A member of the DES consortium, a Polish company known as Ostrowski Arms, came under investigation by the Polish prosecutor’s office when investigators learned that its owner, Andrzej Ostrowski, had no license to export arms.

Other members of the consortium, including Virginia-based American International Services and UniTrans International, are partly owned by Farouki. The consortium also includes four Iraqi companies with which Farouki said he had agreements to provide financial and commercial support.

All together, Farouki has financial ties or what he described as a “contractual relationship” with seven of the nine members of the DES consortium. These relationships were fully disclosed to the authority in Nour’s proposal, he said.

A second question raised by the companies concerned a Polish consortium that produces “Honkers” -- all-terrain vehicles that Nour USA said it would supply as the Iraqi version of the Humvee, the U.S. all-purpose vehicle.

Production of the Honker was tied up in legal issues until this month, when a Polish company and a Russian company agreed to jointly produce the vehicle.

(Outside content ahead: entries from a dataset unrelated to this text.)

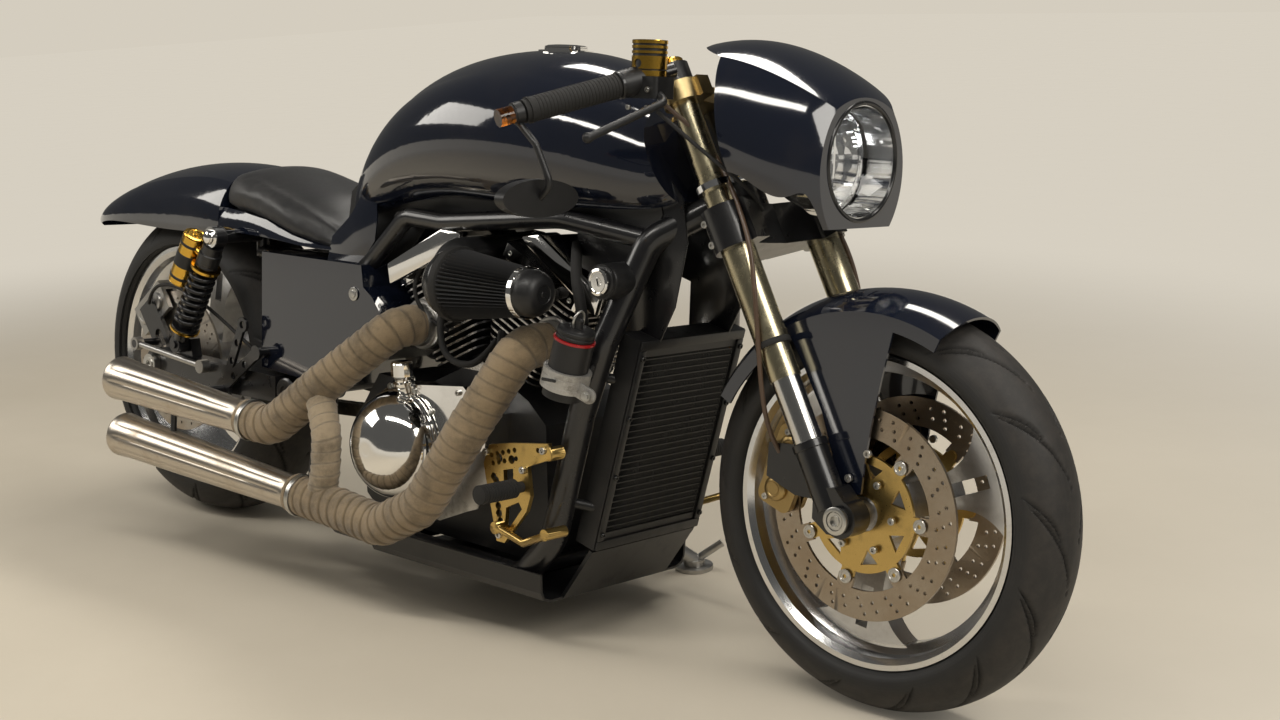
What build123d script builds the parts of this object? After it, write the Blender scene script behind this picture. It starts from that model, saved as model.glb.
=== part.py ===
from build123d import *
import os
from math import cos, radians, sin, sqrt, tan

# A big V-twin power cruiser with a short nose fairing, parked on its side stand.
# It is drawn upright, in millimetres: X forward from the rear axle, Y to the
# rider's left, Z up from the ground. At the end every piece leans over on the
# side stand, and the origin moves to the ground below the middle of the bike.

# Driving dimensions: stance and steering
lean = 6.2  # degrees to the left, on the side stand
wheelbase = 1640.0
rake = 28.5  # degrees of the steering axis from the vertical
fork_half_gap = 107.0  # from the middle of the bike to each fork leg
clamp_offset = 35.0  # fork legs ahead of the steering axis
axle_lead = 18.0  # axle ahead of the fork legs, along the ground

# Gaps between pieces
seat_gap = 0.3  # pieces that seat on each other
shaft_gap = 0.05  # radial clearance of a running shaft or bearing
swing_gap = 6.0  # pieces that move past each other

# Wheels: a 120 front and a 200 rear tyre on seventeen inch rims
flange_radius = 230.0
bead_radius = 219.0
front_tyre_radius = 300.0
front_tyre_half = 60.0
front_crown = 62.0
front_flange = 51.0
rear_tyre_radius = 316.0
rear_tyre_half = 100.0
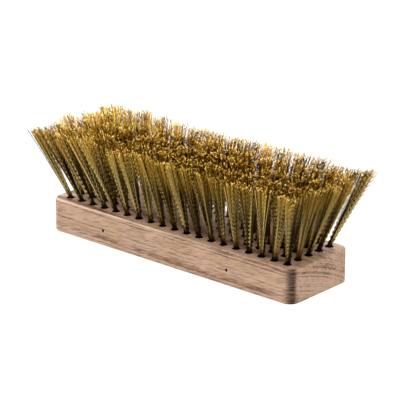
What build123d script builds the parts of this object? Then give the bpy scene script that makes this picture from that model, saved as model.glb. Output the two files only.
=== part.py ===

“I find it difficult for the government to have confidence in a contractor who is going around trying to find a product after the contract is awarded,” Cemex Chief Executive Anthony DeLuca said. “This is not a normal contract. We’re talking about a matter of national security and defense.”

Bumar also questioned Nour’s pricing, saying the two offers were separated by an unusually large gap -- 40%.

“In our judgment, Nour’s price offer is unrealistic,” Baczynski said.